Pian piano che inizio con l’ascesa, gli alberi si fan sempre più sparsi e sporadici, poi piccoli arbusti e con la salita più dura, fino a Volcan, i cespugli son gli unici a resistere. Sono a 2.500 metri e la montagna, ormai nuda, si colora dal rosa al blu, con forme del tutto inusuali rispetto alle nostre. Purnamarca, Tilcara e Humahuaca sono il simbolo di questa valle, che con le loro “chicche”, richiamano turisti da tutto il Sud America. Purtroppo, per tutte e tre, non riesco a far altro che fermarmi solo il tempo necessario per ripartire, la mia tabella di marcia consente pochi svaghi, ma l’idea di tornarci e dedicarci più tempo, mi fa ripartire con più serenità.

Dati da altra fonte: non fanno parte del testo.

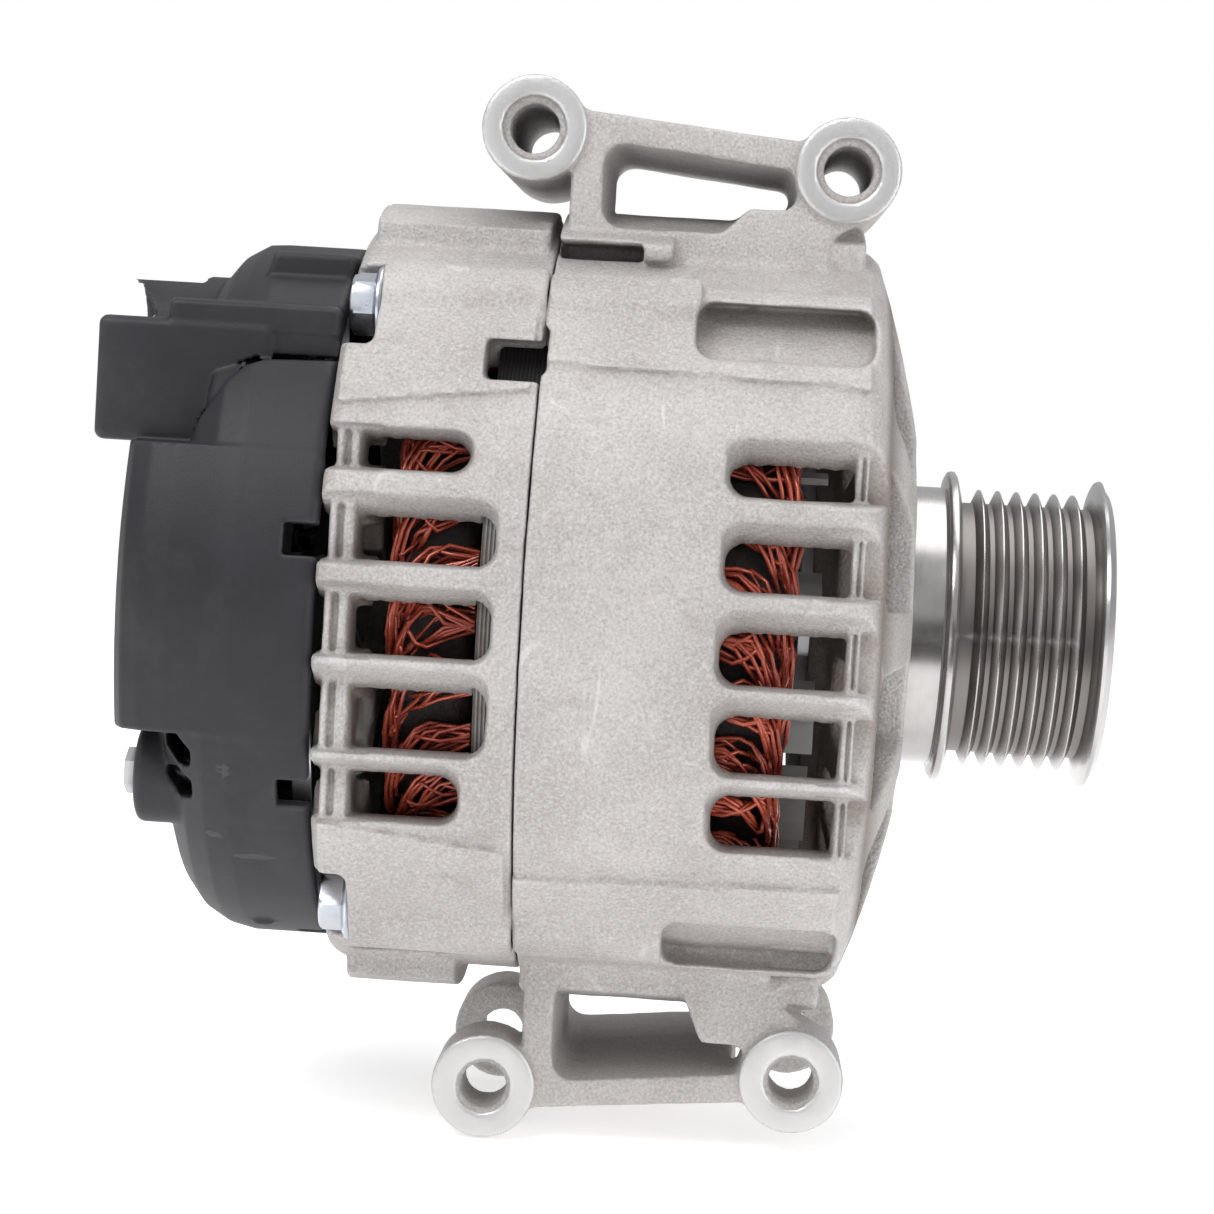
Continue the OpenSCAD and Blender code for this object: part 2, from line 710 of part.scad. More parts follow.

Sono a quota 2.800 e dal campeggio di Humahuaca riparto con poca grinta verso forse l’ultima salita. Le foglie di coca nell’acqua rendono però il mio mate un validissimo aiuto, e senza tribulare troppo mi ritrovo a Tres Cruces, 60 km più in là, a 3800m nonostante 2 bucature e una zuppa durante la riparazione. Nessuno può dirmi bravo, quindi lo faccio io più volte, e anche se gli ultimi 25 km in leggera discesa sono rovinati dal vento contrario, raggiungo Abra Pampa che sono le 7, con ormai in testa il confine, inaspettatamente cosi semplice e vicino. E infatti gli ultimi 75 km li faccio su questo altipiano a 3.500 di altezza, in cui i lama (o alpaca?) sono l’unica cosa interessante da fotografare. I paesi inesistenti nel mezzo non offrono niente, neanche una gazzosa, ma importa poco perché sono autosufficiente e perché alle quattro e mezza sono alla Quiaca e mezzora dopo, tra coda e burocrazia, sono a Villazon… Bolivia!
Ciao a tutti! A presto!
Marcos
Bravo Marco!!!!!!! :)
Grande Marcos! Bel diario e belle foto, sei attrezzato e preparato in questo lungo viaggio, un vero cicloreporter, vai avanti così!